╭─ DATA EXCERPT

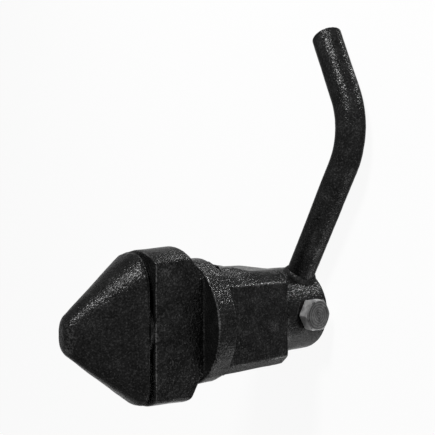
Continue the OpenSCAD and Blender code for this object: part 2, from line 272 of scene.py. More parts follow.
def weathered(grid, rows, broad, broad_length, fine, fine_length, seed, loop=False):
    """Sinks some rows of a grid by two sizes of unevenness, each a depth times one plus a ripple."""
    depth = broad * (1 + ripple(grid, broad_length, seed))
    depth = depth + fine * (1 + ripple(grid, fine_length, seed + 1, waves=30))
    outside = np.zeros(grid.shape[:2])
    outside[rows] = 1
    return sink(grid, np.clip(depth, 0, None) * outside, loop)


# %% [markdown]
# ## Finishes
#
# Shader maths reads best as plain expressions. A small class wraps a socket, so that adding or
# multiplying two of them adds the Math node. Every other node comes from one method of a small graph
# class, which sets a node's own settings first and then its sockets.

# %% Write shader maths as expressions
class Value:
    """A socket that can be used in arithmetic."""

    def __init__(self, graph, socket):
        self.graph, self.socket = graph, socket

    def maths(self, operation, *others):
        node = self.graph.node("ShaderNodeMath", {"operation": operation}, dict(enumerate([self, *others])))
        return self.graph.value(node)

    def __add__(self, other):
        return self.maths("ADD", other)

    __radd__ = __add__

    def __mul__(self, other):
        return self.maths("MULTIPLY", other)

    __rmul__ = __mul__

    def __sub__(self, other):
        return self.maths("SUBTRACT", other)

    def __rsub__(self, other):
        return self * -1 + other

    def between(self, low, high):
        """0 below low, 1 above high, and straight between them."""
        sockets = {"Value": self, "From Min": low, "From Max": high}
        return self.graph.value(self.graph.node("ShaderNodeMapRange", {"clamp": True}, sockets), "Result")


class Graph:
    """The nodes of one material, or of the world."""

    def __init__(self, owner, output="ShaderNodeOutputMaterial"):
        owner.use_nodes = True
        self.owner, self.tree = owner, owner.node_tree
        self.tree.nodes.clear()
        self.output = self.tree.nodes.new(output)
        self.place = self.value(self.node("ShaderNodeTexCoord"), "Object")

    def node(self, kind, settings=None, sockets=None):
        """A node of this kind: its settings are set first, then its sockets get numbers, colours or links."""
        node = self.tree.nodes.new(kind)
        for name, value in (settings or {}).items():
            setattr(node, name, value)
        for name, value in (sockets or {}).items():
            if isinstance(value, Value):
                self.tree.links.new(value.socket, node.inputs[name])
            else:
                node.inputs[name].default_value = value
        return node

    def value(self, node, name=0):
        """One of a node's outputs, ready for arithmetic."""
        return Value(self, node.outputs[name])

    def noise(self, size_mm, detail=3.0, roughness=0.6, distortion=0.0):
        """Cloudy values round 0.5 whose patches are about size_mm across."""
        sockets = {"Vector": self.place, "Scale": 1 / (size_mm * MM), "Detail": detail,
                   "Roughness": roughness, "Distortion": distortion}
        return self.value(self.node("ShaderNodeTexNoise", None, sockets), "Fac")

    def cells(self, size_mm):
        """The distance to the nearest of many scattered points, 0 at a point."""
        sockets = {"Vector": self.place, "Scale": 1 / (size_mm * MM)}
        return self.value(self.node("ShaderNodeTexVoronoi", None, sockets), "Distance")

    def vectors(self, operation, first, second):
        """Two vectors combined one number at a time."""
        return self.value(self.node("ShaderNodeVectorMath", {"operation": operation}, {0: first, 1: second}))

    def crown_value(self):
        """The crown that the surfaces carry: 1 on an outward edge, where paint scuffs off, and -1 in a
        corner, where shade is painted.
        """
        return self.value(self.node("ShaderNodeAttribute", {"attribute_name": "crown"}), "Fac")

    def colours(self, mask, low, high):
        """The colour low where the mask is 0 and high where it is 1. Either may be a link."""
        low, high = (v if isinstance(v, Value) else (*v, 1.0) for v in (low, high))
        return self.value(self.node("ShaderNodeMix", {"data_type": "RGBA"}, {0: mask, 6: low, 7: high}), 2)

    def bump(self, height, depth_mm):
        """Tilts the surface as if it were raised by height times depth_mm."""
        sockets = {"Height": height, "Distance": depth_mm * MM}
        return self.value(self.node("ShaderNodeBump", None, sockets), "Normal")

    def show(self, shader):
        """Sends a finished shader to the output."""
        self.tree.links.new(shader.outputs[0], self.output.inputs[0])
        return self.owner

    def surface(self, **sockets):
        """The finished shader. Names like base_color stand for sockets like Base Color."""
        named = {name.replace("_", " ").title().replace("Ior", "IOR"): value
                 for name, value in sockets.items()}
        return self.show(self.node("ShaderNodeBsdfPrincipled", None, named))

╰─

• _DESCRIPTION OF THE TASK_
Print the listing above in full, exactly as it is.

• _PROBLEM SOLUTION_
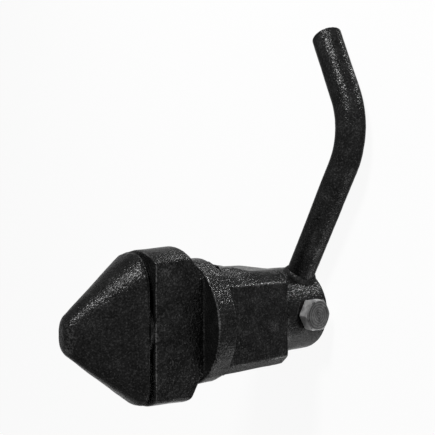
Continue the OpenSCAD and Blender code for this object: part 2, from line 272 of scene.py. More parts follow.
def weathered(grid, rows, broad, broad_length, fine, fine_length, seed, loop=False):
    """Sinks some rows of a grid by two sizes of unevenness, each a depth times one plus a ripple."""
    depth = broad * (1 + ripple(grid, broad_length, seed))
    depth = depth + fine * (1 + ripple(grid, fine_length, seed + 1, waves=30))
    outside = np.zeros(grid.shape[:2])
    outside[rows] = 1
    return sink(grid, np.clip(depth, 0, None) * outside, loop)


# %% [markdown]
# ## Finishes
#
# Shader maths reads best as plain expressions. A small class wraps a socket, so that adding or
# multiplying two of them adds the Math node. Every other node comes from one method of a small graph
# class, which sets a node's own settings first and then its sockets.

# %% Write shader maths as expressions
class Value:
    """A socket that can be used in arithmetic."""

    def __init__(self, graph, socket):
        self.graph, self.socket = graph, socket

    def maths(self, operation, *others):
        node = self.graph.node("ShaderNodeMath", {"operation": operation}, dict(enumerate([self, *others])))
        return self.graph.value(node)

    def __add__(self, other):
        return self.maths("ADD", other)

    __radd__ = __add__

    def __mul__(self, other):
        return self.maths("MULTIPLY", other)

    __rmul__ = __mul__

    def __sub__(self, other):
        return self.maths("SUBTRACT", other)

    def __rsub__(self, other):
        return self * -1 + other

    def between(self, low, high):
        """0 below low, 1 above high, and straight between them."""
        sockets = {"Value": self, "From Min": low, "From Max": high}
        return self.graph.value(self.graph.node("ShaderNodeMapRange", {"clamp": True}, sockets), "Result")


class Graph:
    """The nodes of one material, or of the world."""

    def __init__(self, owner, output="ShaderNodeOutputMaterial"):
        owner.use_nodes = True
        self.owner, self.tree = owner, owner.node_tree
        self.tree.nodes.clear()
        self.output = self.tree.nodes.new(output)
        self.place = self.value(self.node("ShaderNodeTexCoord"), "Object")

    def node(self, kind, settings=None, sockets=None):
        """A node of this kind: its settings are set first, then its sockets get numbers, colours or links."""
        node = self.tree.nodes.new(kind)
        for name, value in (settings or {}).items():
            setattr(node, name, value)
        for name, value in (sockets or {}).items():
            if isinstance(value, Value):
                self.tree.links.new(value.socket, node.inputs[name])
            else:
                node.inputs[name].default_value = value
        return node

    def value(self, node, name=0):
        """One of a node's outputs, ready for arithmetic."""
        return Value(self, node.outputs[name])

    def noise(self, size_mm, detail=3.0, roughness=0.6, distortion=0.0):
        """Cloudy values round 0.5 whose patches are about size_mm across."""
        sockets = {"Vector": self.place, "Scale": 1 / (size_mm * MM), "Detail": detail,
                   "Roughness": roughness, "Distortion": distortion}
        return self.value(self.node("ShaderNodeTexNoise", None, sockets), "Fac")

    def cells(self, size_mm):
        """The distance to the nearest of many scattered points, 0 at a point."""
        sockets = {"Vector": self.place, "Scale": 1 / (size_mm * MM)}
        return self.value(self.node("ShaderNodeTexVoronoi", None, sockets), "Distance")

    def vectors(self, operation, first, second):
        """Two vectors combined one number at a time."""
        return self.value(self.node("ShaderNodeVectorMath", {"operation": operation}, {0: first, 1: second}))

    def crown_value(self):
        """The crown that the surfaces carry: 1 on an outward edge, where paint scuffs off, and -1 in a
        corner, where shade is painted.
        """
        return self.value(self.node("ShaderNodeAttribute", {"attribute_name": "crown"}), "Fac")

    def colours(self, mask, low, high):
        """The colour low where the mask is 0 and high where it is 1. Either may be a link."""
        low, high = (v if isinstance(v, Value) else (*v, 1.0) for v in (low, high))
        return self.value(self.node("ShaderNodeMix", {"data_type": "RGBA"}, {0: mask, 6: low, 7: high}), 2)

    def bump(self, height, depth_mm):
        """Tilts the surface as if it were raised by height times depth_mm."""
        sockets = {"Height": height, "Distance": depth_mm * MM}
        return self.value(self.node("ShaderNodeBump", None, sockets), "Normal")

    def show(self, shader):
        """Sends a finished shader to the output."""
        self.tree.links.new(shader.outputs[0], self.output.inputs[0])
        return self.owner

    def surface(self, **sockets):
        """The finished shader. Names like base_color stand for sockets like Base Color."""
        named = {name.replace("_", " ").title().replace("Ior", "IOR"): value
                 for name, value in sockets.items()}
        return self.show(self.node("ShaderNodeBsdfPrincipled", None, named))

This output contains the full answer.